* Set problem *
Your task is to copy a single run of lines that starts at the line with "away from it" and stops at the line with "record = json.load(file)", keeping both ends. Copy nothing else.

* Data block *
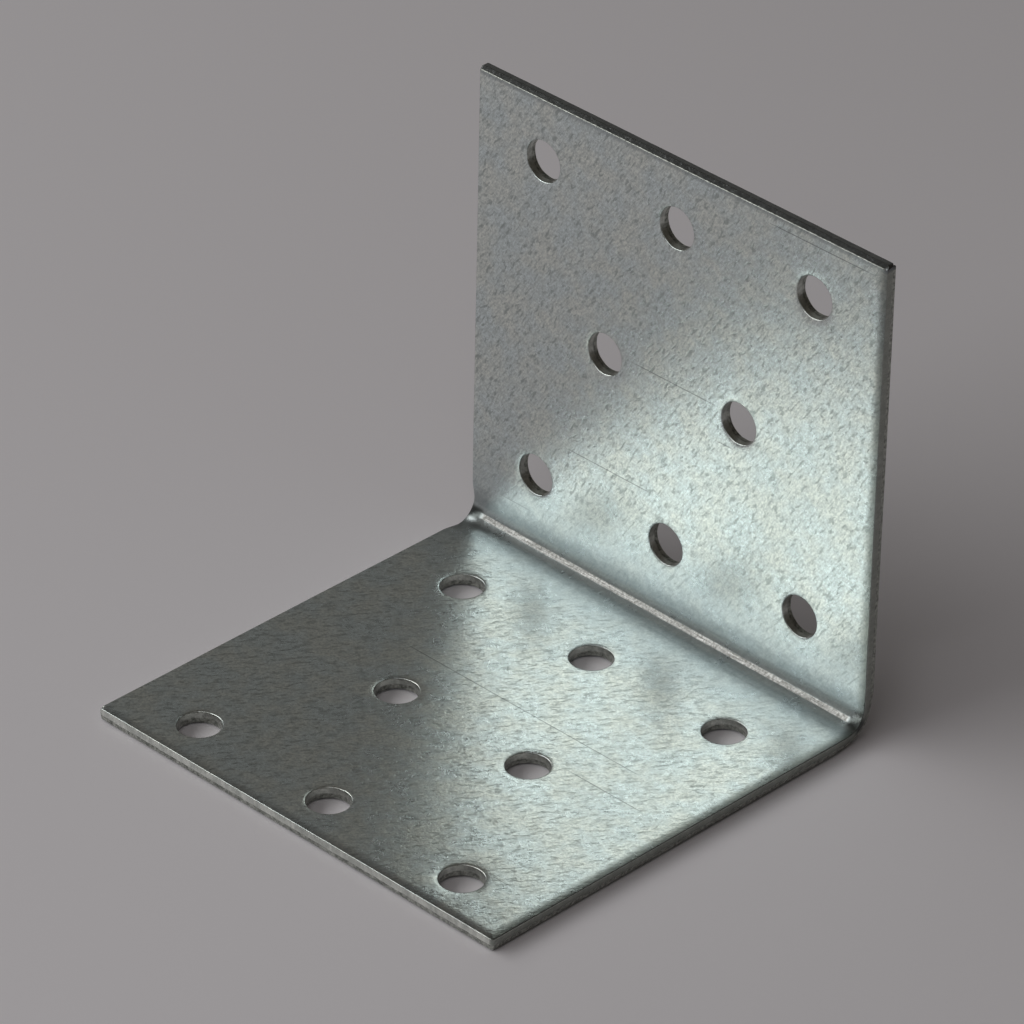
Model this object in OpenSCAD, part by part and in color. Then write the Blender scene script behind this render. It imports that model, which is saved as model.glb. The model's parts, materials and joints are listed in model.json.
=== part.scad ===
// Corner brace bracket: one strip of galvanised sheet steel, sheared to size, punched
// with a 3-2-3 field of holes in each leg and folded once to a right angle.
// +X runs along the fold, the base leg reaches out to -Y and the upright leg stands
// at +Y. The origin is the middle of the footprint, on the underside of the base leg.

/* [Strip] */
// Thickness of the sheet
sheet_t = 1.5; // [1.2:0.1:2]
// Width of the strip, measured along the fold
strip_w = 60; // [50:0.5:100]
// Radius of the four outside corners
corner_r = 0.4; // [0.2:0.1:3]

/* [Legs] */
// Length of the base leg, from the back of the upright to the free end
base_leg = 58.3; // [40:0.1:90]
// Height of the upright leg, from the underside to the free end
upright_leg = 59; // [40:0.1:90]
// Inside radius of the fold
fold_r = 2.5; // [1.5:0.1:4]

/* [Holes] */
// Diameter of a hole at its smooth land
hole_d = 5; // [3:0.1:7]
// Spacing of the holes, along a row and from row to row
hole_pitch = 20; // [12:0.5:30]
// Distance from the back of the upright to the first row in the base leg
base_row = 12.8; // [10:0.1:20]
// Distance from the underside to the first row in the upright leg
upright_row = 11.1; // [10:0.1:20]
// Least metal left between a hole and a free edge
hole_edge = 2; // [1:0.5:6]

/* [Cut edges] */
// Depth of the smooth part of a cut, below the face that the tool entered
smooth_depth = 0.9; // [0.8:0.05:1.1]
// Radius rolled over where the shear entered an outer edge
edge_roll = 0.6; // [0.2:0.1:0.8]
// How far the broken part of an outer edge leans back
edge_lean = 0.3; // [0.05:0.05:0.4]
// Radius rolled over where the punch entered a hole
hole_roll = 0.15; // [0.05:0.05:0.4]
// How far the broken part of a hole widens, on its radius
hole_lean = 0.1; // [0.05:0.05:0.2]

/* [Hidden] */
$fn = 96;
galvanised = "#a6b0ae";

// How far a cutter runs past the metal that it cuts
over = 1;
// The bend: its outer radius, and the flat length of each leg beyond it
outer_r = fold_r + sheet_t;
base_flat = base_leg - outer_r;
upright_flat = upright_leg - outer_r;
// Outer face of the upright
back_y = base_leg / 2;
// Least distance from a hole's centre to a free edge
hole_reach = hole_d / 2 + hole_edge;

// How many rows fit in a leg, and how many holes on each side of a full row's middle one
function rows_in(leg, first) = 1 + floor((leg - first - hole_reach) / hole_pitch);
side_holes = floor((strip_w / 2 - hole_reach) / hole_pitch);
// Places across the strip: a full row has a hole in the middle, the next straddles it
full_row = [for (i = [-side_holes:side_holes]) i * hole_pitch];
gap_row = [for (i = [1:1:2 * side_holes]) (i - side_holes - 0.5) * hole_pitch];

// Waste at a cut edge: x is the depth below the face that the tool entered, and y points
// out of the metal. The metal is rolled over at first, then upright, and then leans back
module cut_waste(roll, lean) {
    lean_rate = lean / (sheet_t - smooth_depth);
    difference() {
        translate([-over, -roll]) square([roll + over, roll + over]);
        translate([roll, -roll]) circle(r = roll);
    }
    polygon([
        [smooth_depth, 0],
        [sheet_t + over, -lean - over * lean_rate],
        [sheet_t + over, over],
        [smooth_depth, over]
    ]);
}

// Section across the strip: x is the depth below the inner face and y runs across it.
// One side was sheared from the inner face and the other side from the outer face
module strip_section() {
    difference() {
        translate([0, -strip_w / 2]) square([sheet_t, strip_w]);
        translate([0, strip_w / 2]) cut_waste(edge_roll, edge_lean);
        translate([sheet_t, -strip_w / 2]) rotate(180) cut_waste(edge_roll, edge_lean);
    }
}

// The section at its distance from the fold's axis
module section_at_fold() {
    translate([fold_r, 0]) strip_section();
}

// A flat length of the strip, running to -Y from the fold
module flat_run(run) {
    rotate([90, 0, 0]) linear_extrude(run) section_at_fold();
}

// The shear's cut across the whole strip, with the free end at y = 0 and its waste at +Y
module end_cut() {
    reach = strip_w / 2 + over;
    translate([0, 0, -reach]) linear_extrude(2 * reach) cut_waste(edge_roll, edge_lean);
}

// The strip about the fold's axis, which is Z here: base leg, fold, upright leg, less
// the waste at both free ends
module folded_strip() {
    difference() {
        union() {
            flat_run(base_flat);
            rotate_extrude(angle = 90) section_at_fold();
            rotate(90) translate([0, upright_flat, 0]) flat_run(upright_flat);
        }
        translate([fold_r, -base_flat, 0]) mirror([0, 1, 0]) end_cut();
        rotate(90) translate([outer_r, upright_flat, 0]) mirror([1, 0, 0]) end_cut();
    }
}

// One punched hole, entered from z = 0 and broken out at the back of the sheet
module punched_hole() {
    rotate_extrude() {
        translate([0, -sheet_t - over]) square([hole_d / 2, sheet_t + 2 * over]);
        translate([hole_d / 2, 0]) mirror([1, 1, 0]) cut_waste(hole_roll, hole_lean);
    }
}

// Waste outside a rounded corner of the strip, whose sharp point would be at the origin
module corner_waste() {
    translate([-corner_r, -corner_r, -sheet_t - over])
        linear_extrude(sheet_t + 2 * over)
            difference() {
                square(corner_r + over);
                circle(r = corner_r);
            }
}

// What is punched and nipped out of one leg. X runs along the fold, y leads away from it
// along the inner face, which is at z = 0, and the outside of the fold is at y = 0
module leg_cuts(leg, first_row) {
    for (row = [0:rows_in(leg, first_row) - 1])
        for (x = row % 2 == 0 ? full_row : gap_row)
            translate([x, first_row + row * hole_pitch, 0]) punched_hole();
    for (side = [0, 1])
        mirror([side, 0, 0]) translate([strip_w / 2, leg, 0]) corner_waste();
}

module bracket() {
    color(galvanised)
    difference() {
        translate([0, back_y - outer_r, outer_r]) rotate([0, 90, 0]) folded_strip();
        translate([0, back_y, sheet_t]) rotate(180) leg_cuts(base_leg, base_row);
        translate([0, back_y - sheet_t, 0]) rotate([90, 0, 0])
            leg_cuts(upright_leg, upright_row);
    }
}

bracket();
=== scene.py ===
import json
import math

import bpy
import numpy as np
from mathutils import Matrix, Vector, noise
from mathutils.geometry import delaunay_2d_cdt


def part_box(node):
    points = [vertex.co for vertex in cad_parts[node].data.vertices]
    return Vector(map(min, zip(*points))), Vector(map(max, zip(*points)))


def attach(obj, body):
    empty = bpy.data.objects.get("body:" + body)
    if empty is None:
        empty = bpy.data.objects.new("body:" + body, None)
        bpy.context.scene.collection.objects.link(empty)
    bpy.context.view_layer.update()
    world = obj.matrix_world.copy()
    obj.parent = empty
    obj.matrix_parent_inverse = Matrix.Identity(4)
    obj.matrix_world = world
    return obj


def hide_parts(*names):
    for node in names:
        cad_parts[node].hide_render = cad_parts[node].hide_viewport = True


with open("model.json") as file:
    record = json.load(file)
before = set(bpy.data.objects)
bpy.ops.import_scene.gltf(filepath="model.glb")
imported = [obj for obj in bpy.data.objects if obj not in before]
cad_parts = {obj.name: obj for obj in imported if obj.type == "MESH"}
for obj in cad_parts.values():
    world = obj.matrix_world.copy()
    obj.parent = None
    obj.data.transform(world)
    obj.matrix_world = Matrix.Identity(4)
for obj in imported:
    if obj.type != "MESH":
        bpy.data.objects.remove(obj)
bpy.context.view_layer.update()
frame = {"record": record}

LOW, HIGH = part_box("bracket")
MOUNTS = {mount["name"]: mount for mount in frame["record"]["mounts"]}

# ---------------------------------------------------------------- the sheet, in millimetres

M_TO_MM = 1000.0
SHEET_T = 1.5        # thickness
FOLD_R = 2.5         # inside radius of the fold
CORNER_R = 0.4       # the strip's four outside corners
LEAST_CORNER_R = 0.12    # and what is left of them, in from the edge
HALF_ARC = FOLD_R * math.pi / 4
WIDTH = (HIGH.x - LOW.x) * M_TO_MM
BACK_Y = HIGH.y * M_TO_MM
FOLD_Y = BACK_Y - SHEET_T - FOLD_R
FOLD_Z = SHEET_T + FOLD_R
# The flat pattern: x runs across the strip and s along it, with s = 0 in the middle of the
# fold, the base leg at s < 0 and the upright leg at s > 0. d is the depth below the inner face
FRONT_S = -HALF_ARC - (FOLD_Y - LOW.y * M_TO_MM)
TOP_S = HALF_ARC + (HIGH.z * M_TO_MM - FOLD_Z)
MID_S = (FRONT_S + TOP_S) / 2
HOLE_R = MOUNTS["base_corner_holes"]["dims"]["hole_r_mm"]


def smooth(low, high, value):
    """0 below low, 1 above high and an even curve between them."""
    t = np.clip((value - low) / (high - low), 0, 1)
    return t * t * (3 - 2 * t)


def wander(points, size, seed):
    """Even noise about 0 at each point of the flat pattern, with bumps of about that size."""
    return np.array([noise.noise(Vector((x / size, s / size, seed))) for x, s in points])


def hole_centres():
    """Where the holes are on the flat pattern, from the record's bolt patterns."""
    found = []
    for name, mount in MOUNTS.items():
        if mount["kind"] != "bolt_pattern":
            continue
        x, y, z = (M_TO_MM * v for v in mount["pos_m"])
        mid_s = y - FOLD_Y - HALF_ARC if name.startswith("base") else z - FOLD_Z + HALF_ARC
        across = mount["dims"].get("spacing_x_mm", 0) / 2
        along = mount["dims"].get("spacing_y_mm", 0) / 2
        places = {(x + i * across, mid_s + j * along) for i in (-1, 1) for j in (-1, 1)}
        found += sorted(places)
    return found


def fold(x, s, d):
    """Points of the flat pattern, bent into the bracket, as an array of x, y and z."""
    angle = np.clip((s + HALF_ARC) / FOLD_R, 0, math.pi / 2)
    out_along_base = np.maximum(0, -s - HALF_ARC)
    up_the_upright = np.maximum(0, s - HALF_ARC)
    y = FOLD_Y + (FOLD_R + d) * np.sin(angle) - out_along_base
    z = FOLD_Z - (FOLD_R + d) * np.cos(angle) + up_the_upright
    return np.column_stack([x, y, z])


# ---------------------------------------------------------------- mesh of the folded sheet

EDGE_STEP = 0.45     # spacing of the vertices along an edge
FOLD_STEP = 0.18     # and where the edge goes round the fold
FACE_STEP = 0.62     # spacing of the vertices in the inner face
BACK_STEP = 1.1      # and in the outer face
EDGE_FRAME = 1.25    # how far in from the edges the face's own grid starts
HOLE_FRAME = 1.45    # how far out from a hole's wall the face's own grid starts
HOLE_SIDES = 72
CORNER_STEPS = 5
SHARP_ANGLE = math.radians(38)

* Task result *
// What is punched and nipped out of one leg. X runs along the fold, y leads away from it
// along the inner face, which is at z = 0, and the outside of the fold is at y = 0
module leg_cuts(leg, first_row) {
    for (row = [0:rows_in(leg, first_row) - 1])
        for (x = row % 2 == 0 ? full_row : gap_row)
            translate([x, first_row + row * hole_pitch, 0]) punched_hole();
    for (side = [0, 1])
        mirror([side, 0, 0]) translate([strip_w / 2, leg, 0]) corner_waste();
}

module bracket() {
    color(galvanised)
    difference() {
        translate([0, back_y - outer_r, outer_r]) rotate([0, 90, 0]) folded_strip();
        translate([0, back_y, sheet_t]) rotate(180) leg_cuts(base_leg, base_row);
        translate([0, back_y - sheet_t, 0]) rotate([90, 0, 0])
            leg_cuts(upright_leg, upright_row);
    }
}

bracket();
=== scene.py ===
import json
import math

import bpy
import numpy as np
from mathutils import Matrix, Vector, noise
from mathutils.geometry import delaunay_2d_cdt


def part_box(node):
    points = [vertex.co for vertex in cad_parts[node].data.vertices]
    return Vector(map(min, zip(*points))), Vector(map(max, zip(*points)))


def attach(obj, body):
    empty = bpy.data.objects.get("body:" + body)
    if empty is None:
        empty = bpy.data.objects.new("body:" + body, None)
        bpy.context.scene.collection.objects.link(empty)
    bpy.context.view_layer.update()
    world = obj.matrix_world.copy()
    obj.parent = empty
    obj.matrix_parent_inverse = Matrix.Identity(4)
    obj.matrix_world = world
    return obj


def hide_parts(*names):
    for node in names:
        cad_parts[node].hide_render = cad_parts[node].hide_viewport = True


with open("model.json") as file:
    record = json.load(file)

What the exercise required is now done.